Ronni Newton is a freelance writer who is contracted as the recycling promoter for the Town of West Hartford. She will be providing a regular series of articles about what can and can’t be recycled, and updates about the progress of the town’s recycling initiative.

This post is contributed by a community member. The views expressed in this blog are those of the author and do not necessarily reflect those of Patch Media Corporation. Everyone is welcome to submit a post to Patch. If you'd like to post a blog, go here to get started.

Bernard Pelletier February 13, 2014 at 10:36 AM
So even though we can single stream it - would they like us to do things to make it easier to sort (e.g. bundle paper and cardboard?).
Don Kauke February 13, 2014 at 11:01 AM
Looking forward to proper bundling for shredded material
Judy Kelly February 13, 2014 at 11:23 AM
Thanks so much for these articles. Keep them coming! Such an important topic.

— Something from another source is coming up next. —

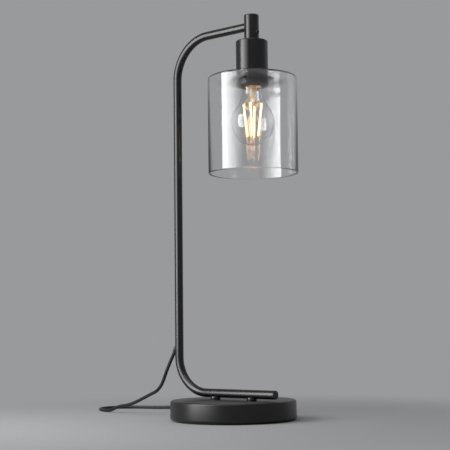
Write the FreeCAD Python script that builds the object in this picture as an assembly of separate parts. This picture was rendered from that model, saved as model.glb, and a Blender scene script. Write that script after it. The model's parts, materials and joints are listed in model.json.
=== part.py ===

Lew Block February 13, 2014 at 07:12 PM
<< Plastic bags are the most common contaminant. (Plastic bags need to be thrown away, or better yet, reused or brought back to a store that will recycle them. The only time they are welcome in the recycling process is when they hold shredded paper. More on that in a future article!)>> I looked on the bottom of a plastic bag from Big Y and it has the recyclable symbol. Strange. Any explanation?
Dave Gabriele February 17, 2014 at 04:39 PM
The numbers inside the recycling symbol are the plastic industry's resin code registry and not necessarily representative of items acceptable for recycling. Each number represents a different type of resin used to make the product.